Me: What do you think? Pretty cool, right?

She was clearly distracted.

Mom: Uh, yeah. Cool.

Later on, we got a call from the agent – I had an audition where I had to tell an original joke. I told her I didn’t have one ready, and I’d have to think about it.

Mom: But you do. Didn’t you tell me that joke in the mall?

Me: A joke?

Mom: Yeah. 

Me: That wasn’t a joke…that was an idea I had for a script.

It dawned on me then that she wasn’t listening at all – in fact, I don’t think she paid attention enough to have any idea of what I was talking about most of the time. I reflected on many of our past “conversations”, and saw that she wasn’t actually listening, but rather letting my words wash over her – like I was a wave and she was a pier.

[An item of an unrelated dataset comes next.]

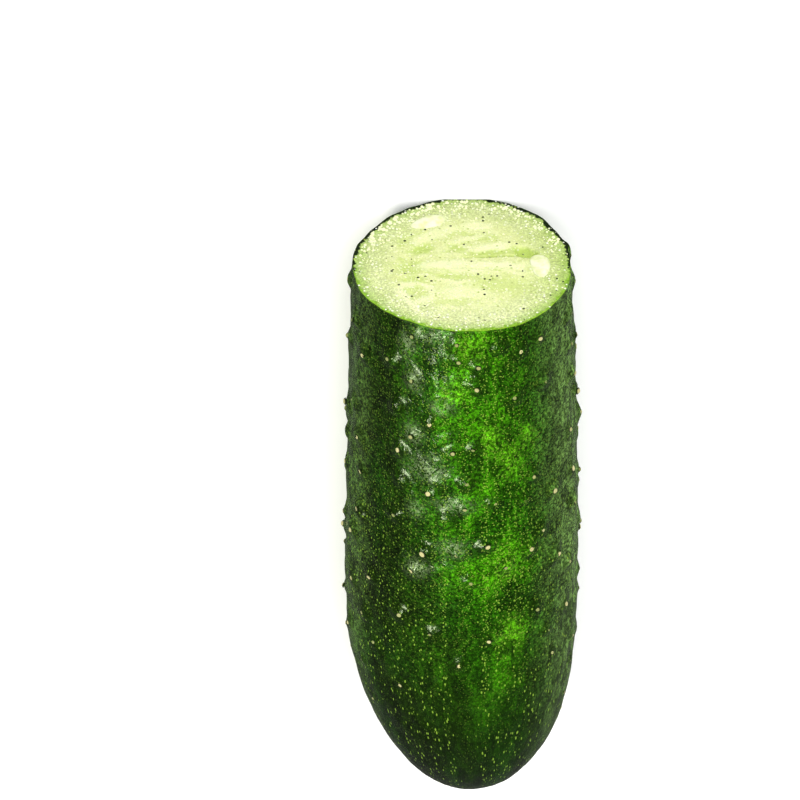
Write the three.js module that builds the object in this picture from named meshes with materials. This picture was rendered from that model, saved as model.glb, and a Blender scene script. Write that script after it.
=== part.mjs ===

I shouldn’t have reacted like this, but it was too much for me to handle. I shut down. I stopped talking to her almost completely, unless she initiated it. I kept my nose in my book and inhabited my own inner world. In an ironic sort of way, I wasn’t much different than she was.

It took her months to notice I had stopped talking, which upset me more. I had hoped she would notice and say something. When she did, it wasn’t in a way that I anticipated.

Mom: You’ve become a bit of an introvert.

Me: Hm.

Mom: I don’t think that’s good, Danny.

Me: Oh?

Mom: You’re not outgoing with people anymore. I think it’s bad. It makes you look like you’re not interested at auditions. You need to be more outgoing. Like you used to be.

I was pissed.

Me: Oh, ok.

I put my nose back in my book. Sometimes, when you keep trying to place a call that doesn’t go through, you hang up.

  1. dustandsoul says:

    A wonderful, heartfelt piece of writing.

    Yes, this has really touched me. Thank you for that.